Ministers say to me, "Diane, why are you going on about race? The issues are different now, it's all about human rights." All the issues are serious, but if they do not have mind to the race issue, it will have a way of forcing itself back on to the political agenda. Rather than the House having to create structures and produce law to deal with a situation where black, Asian or minority persons feel disfranchised and marginalised, why do not we this evening ensure that we have the thought-out structures and arrangements that will reassure black and Asian people that just as representation mattered to the House of Commons 20 years ago, it matters for the new equality commission? I could not let the debate go past without speaking on this matter, because representation is important.
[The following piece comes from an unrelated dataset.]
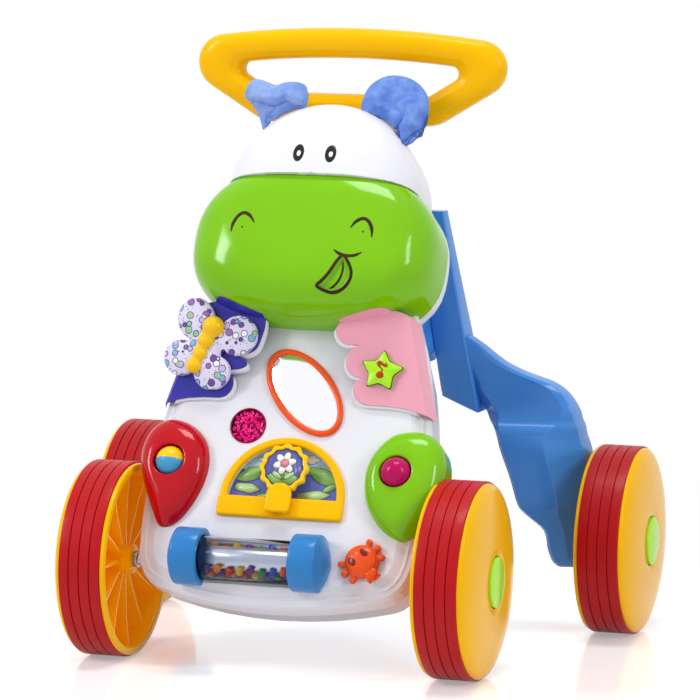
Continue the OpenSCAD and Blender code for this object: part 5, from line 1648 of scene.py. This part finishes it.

Of course, I am here to represent everybody and I try to balance every view in my constituency and work for every community. However, the people, black and white, who worked so hard to elect me in 1987 would have been disappointed if, at a point when the Government are being completely obdurate and it seems as though there is no hope, I had not stood up and spoken to this issue. That is what representation is about. It is not about advancing the issue when it is easy, or when a Member is in a majority, or when the Government are on their side; it is about advancing the issue because it has to be done—because that is where we come from and where we learn and, in the end, we know that we are answerable.